Friday 26, approximately 6 p.m.—Four odd bods, masculine, and two of the opposite, bailed out at Homedale to knock back seven miles of tramper's delight along the shingle road to the tune of light, law and genuine classics. Sufficiently recuperated they went over the G.B. and loped down to Catchpole for an hour and a half cuppa. The Five-mile was distinguished only by its blue mud and air, and a Paua party mistook the Varsity party for Y.P.C. and started off in horror when their mistake was rectified. Midnight found the Varsity trampers at Wairenga, where two more odd bods who had crossed from Eastbourne earlier co-opted to relieve hunger and applaud shaggy dogs and other types of entertainment. The scheduled hour for departure next morning lay in the distant past when the party set out up river for Baines, which was to be the base for the working party's operations on the Matthews track.
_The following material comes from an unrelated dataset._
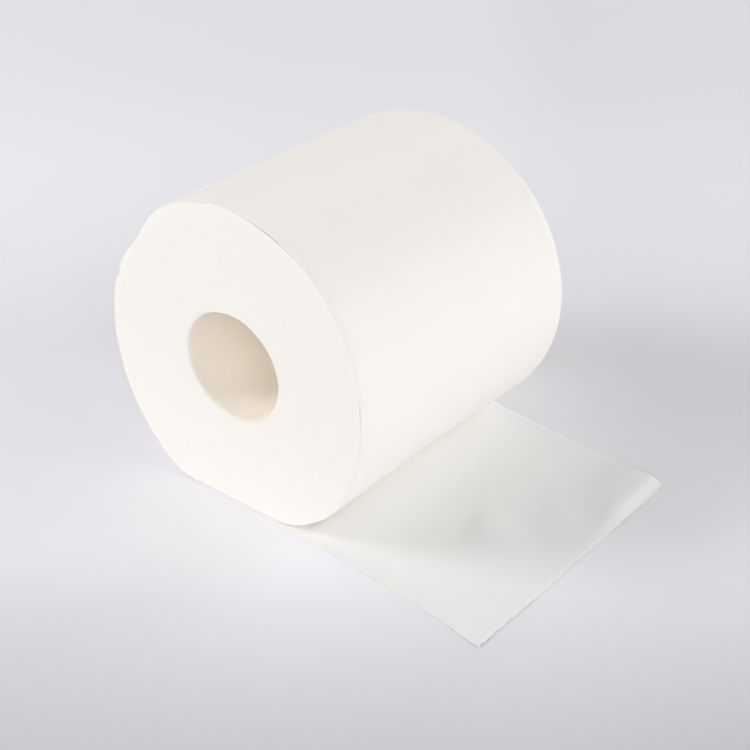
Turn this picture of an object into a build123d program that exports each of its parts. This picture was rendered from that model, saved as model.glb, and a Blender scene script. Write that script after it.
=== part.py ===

Threatening weather, news that the trampers had already cleared the track, damaged ankles and an allergy to altitude almost forestalled work, but the working party pressed on regardless to within a quarter hour walking time of the top. In pouring rain and darkness the party returned to Baines where a large meal had fortunately materialised.

The Whakanui route out which had been tentatively proposed was abandoned because of a strange incidence of semi-invalidism, in favour of Five-mile mud and a cuppa at Log Cabin. Then along with numerous other mud-covered bearded trampers, the party bussed from the cow bails at the foot of the G.B. track to Wellington, milk shakes, and similar safe destinations.